Ela chamou a atenção para a importância do envolvimento dos vários níveis de governo no processo:
“A articulação interfederativa é fundamental para execução do trabalho”.
A ministra Sônia Guajajara destacou a transversalidade do esforço de desintrusão, que demandou o envolvimento de vários ministérios e órgãos federais e o cuidado com as pessoas que viviam irregularmente na terra:
“Esse território nas mãos dos povos indígenas é garantia de proteção da cultura, de proteção da biodiversidade e de contribuição para o equilíbrio climático”.
Processo
Na primeira fase da desintrusão, entre maio e junho deste ano, as famílias não-indígenas foram cadastradas para encaminhamento a programas sociais pertinentes. Prefeituras, governo estadual e órgãos federais trabalharam juntos para garantir a assistência necessária.
Após o término da saída voluntária, oficiais de justiça notificaram eventuais remanescentes e atestaram a saída de todos os ocupantes ilegais. Ao longo do mês de julho, o poder público ainda vai inutilizar acessos e instalações irregulares, para impedir que intrusos voltem a ocupar a terra.

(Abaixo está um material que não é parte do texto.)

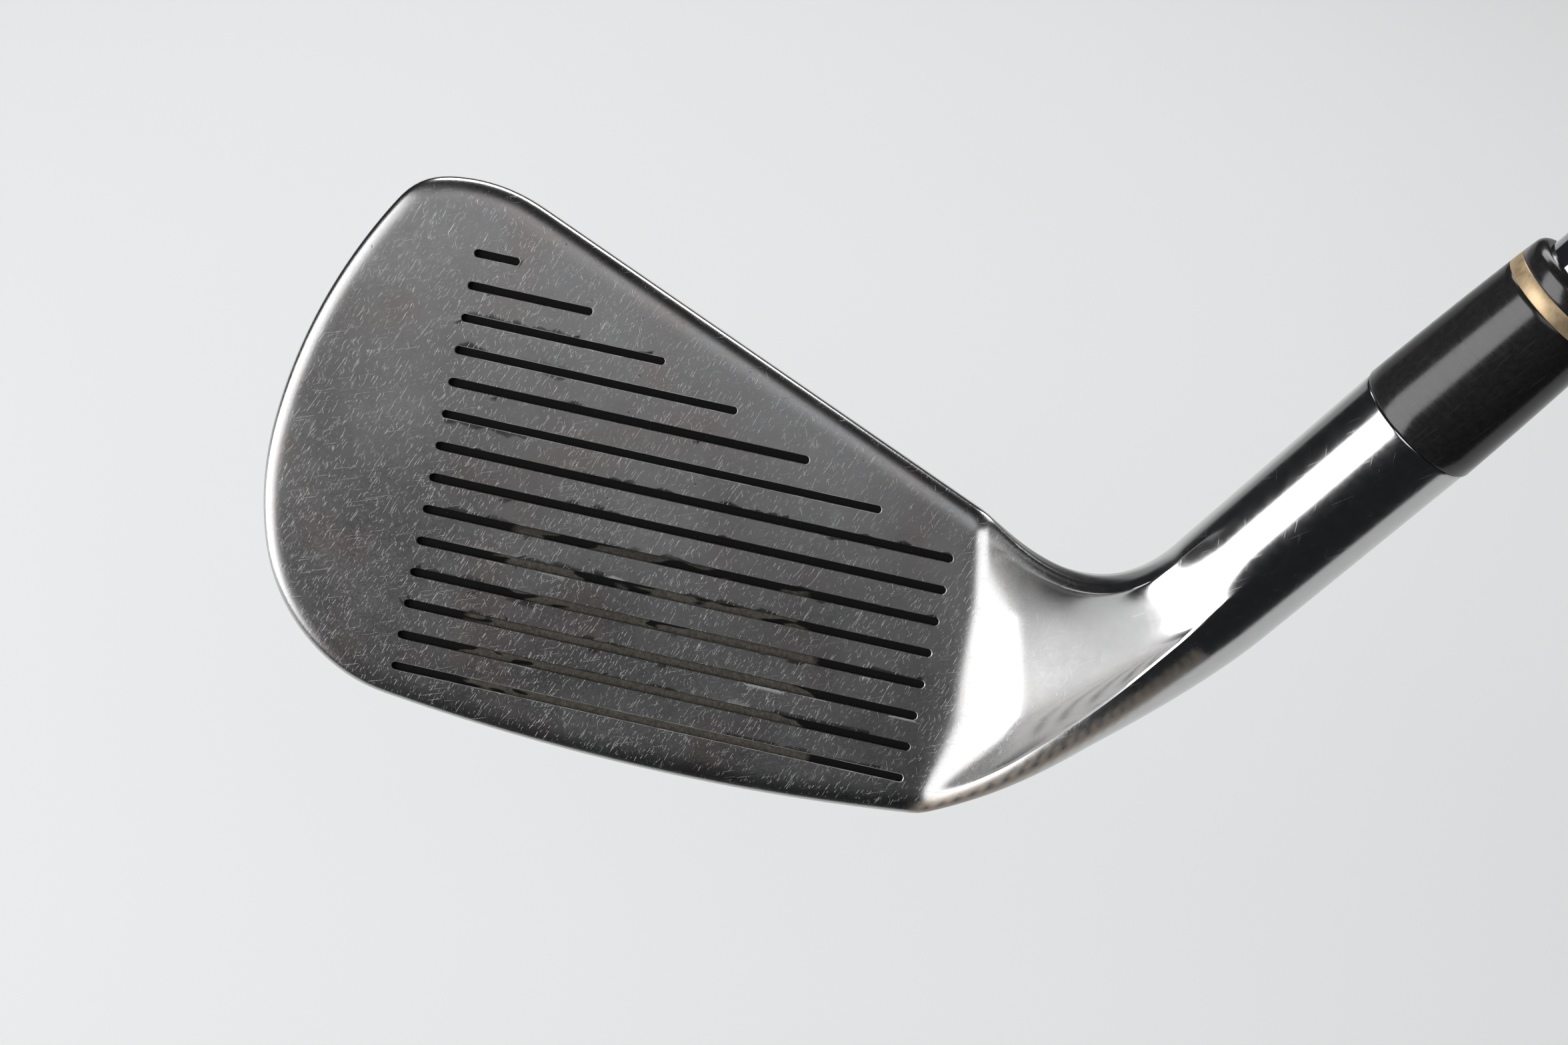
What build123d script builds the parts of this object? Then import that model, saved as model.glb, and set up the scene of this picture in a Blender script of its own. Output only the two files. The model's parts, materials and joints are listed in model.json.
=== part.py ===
"""Right-handed steel-shafted iron, size of a 6-iron, standing in its address pose.

Frame: the origin is where the shaft's axis meets the ground. +Z is up, +X runs along
the grooves from toe to heel, and the face looks towards -Y and upwards by its loft.
"""
import os
from math import atan2, cos, pi, radians, sin, tan

from build123d import *

# ---- the whole club ----
CLUB_LENGTH = 952.5          # 37.5 in, ground to the end of the grip, along the shaft's axis
LIE = 62.0                   # shaft to ground, degrees
LOFT = 28.0                  # face back from upright, degrees

# ---- head: the face and its outline, u along the grooves and v up the face ----
FACE_LIFT = 1.1              # foot of the face plane above the ground
FACE_SET_BACK = 0.2          # foot of the face plane behind the shaft's axis
GROOVE_START = -61.9         # X of the toe-side end of every groove
HEEL_X = -0.8                # X where the flat blade ends and the neck begins
TOPLINE_HIGH = (6.0, 58.95)
TOPLINE_FALL = 22.25         # degrees between the topline and the grooves
TOE_ARCS = (                 # ends of the tangent arcs from the topline round the toe
    (-5.3, 59.85),           # peak
    (-9.3, 57.0),            # shoulder
    (-14.6, 46.4),
    (-18.4, 29.5),           # tip
    (-16.7, 15.8),
    (-5.8, 3.55),            # chin
)
SOLE_START = -1.0            # along the grooves, where the leading edge's long curve begins
SOLE_LOW_U = 31.0            # and where it is lowest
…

Participaram da operação conjunta de desintrusão Fundação Nacional dos Povos Indígenas (Funai), Instituto Nacional de Colonização e Reforma Agrária (Incra), Centro Gestor e Operacional do Sistema de Proteção da Amazônia (Censipam), Agência Brasileira de Inteligência (Abin), Polícia Federal (PF), Polícia Rodoviária Federal (PRF), Instituto Brasileiro do Meio Ambiente (Ibama), Força Nacional e Exército Brasileiro, sob coordenação da Secretaria-Geral da Presidência da República e com a participação da Secretaria de Comunicação Social da Presidência da República.